Theirs was an unlikely union. Alfred Hitchcock “was a Catholic from London who loathed conflict,” whereas composer Bernard Herrmann “was a volatile Jew from New York’s East Side,” a man who was known to shout at musicians, “Hey you! Play what’s written,” yet whose “mastery at conveying character psychology in music found its ideal vessel in film scores.” In this appreciative biography, music scholar Smith chronicles their decade-long professional partnership, from The Trouble With Harry (1955) to Marnie (1964). The goal of this book, Smith writes, is to show “Hitchcock’s filmmaking process from beginning to end” and “eavesdrop on discussions between director and composer, as they discuss a film’s flaws that music may help.” Their work together began when Hitchcock, needing a composer who could match Harry’s “offbeat blend of macabre humor, lyrical imagery, and romance,” was introduced to Herrmann, the temperamental, twice-divorced Juilliard grad who learned “how to depict psychology in music” from Berlioz’s Symphonie fantastique. The results were legendary, with Herrmann’s music deftly accentuating the tension in Hitchcock’s films, from his use of atonality and “low-string harmonics” to match the off-kilter sensations of Vertigo, to the Fandango dance theme he invented for North by Northwest, to the discordant, all-strings score of Psycho. Smith borrows liberally from previous books, yet those unfamiliar with Hitchcock and Herrmann will learn much, such as that Hitchcock originally wanted no music over Psycho’s famous shower scene.
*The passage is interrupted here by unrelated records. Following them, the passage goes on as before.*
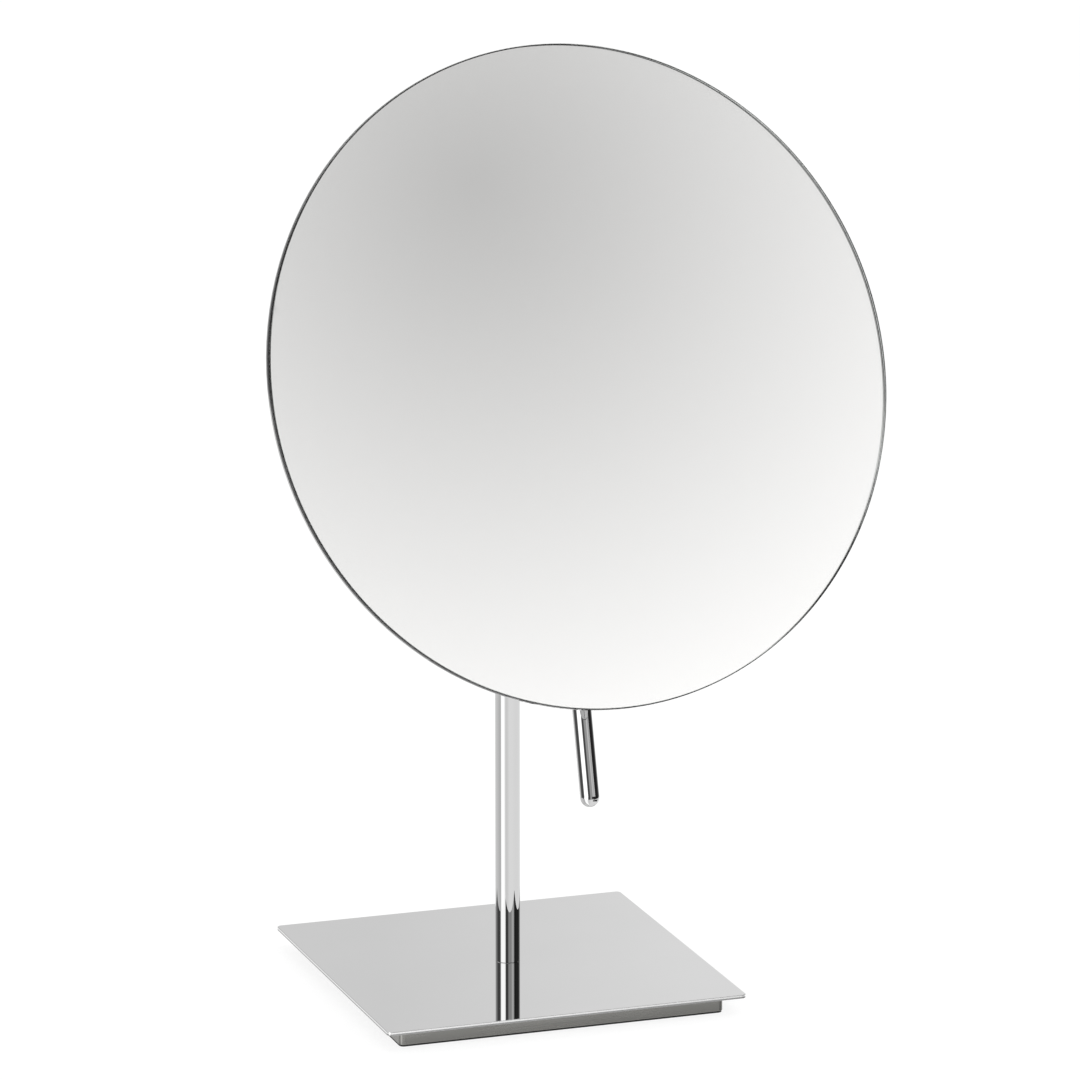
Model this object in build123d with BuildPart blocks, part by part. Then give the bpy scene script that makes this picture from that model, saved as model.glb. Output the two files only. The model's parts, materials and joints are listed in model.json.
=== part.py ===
"""Free-standing round cosmetic mirror on a pole and a square base. Millimetres, +Z up, -Y to the front.

The origin is the centre of the base's underside. The pose is the mirror's rest pose: its head is turned a
little to the right of the base's front, and the glass is tilted a little upwards.
"""
import math
import os

from build123d import *

# ---- clearances ----
run_gap = 0.05       # between faces and round fits that move on each other
thread_gap = 0.05    # round a screw or stud in its hole
glue_gap = 0.05      # between foam, glass and shell
tap_runout = 1.0     # a tapped hole is this much deeper than its screw
key_share = 0.6      # depth of a socket, as a share of its screw's head
bevel_share = 0.125  # bevel on a screw's head, likewise

# ---- base ----
base_side = 120.0
base_height = 7.1    # table to the top of the plate
plate_thick = 1.2
plate_corner = 1.6
plate_edge = 0.15
weight_inset = 5.75  # from the plate's edge to the block's side
weight_corner = 1.5
weight_edge = 0.3
film_thick = 0.2
film_inset = 3.0
pad_thick = 0.5
pad_inset = 0.2

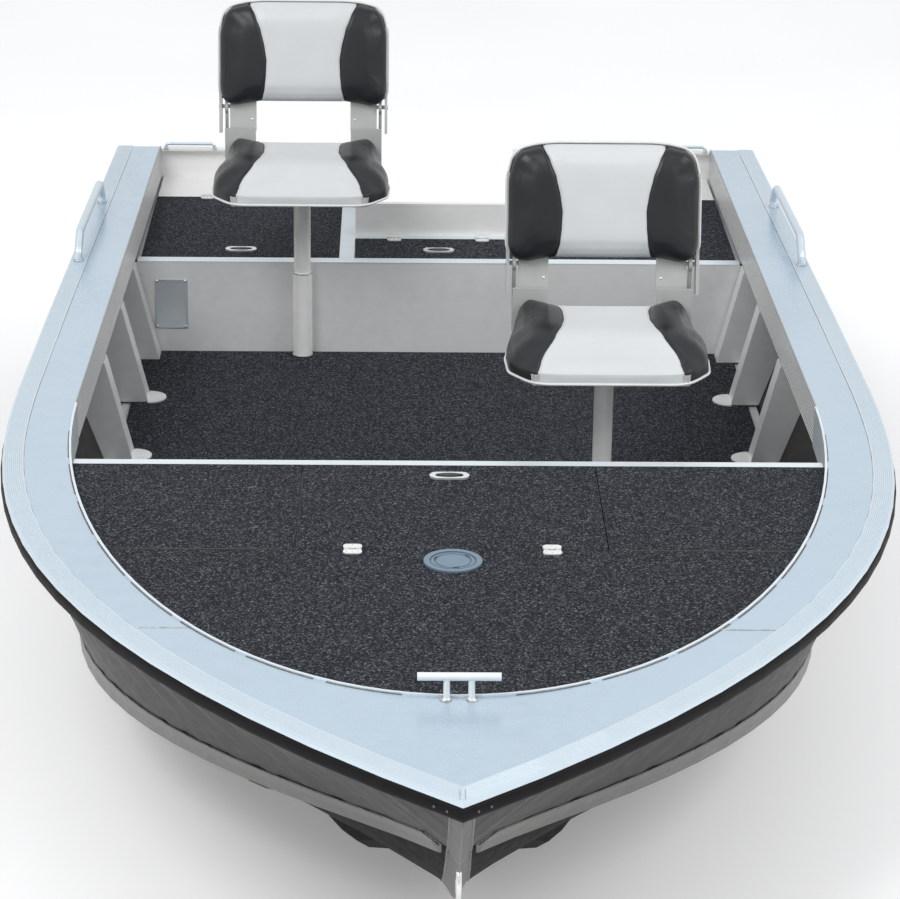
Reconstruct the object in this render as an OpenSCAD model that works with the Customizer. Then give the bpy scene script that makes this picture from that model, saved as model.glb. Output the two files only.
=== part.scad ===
// Open aluminium fishing boat with a carpeted foredeck, an aft bench and two folding seats.
// The bow points to -Y, +Z is up and the origin is amidships on the centreline at the waterline.
// A station is a distance aft of the bow tip.

/* [Hull] */
// Length from the bow tip to the transom
loa = 4200; // [3900:10:4600]
// Greatest beam over the gunwale rails
beam = 1930; // [1860:10:2060]
// Beam over the rails at the transom
stern_beam = 1850; // [1800:10:1900]
// Station where the bow curve runs out into the straight side
bow_len = 2050; // [1990:10:2200]
// Fullness of the bow curve, as an exponent
bow_power = 2.63; // [2.4:0.01:2.9]
// Depth from the gunwale top to the keel line
hull_depth = 620; // [600:5:680]
// Draught of the empty boat
draught = 120; // [100:5:140]
// Station where the keel line levels out
forefoot_len = 1200; // [1100:10:1300]
// Roundness of the forefoot, as an exponent
forefoot_power = 2.12; // [1.9:0.01:2.4]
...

He changed his mind, and Herrmann created perhaps the most famous music in cinema history, “three E-flat notes, in the first violins’ highest register” that are then “joined by shrieking second violins, playing E-natural,” with the notes “played with hard downbow strikes and leaping glissandos,” a simple solution that proved terrifyingly effective.

A well-researched portrait of a fruitful creative alliance.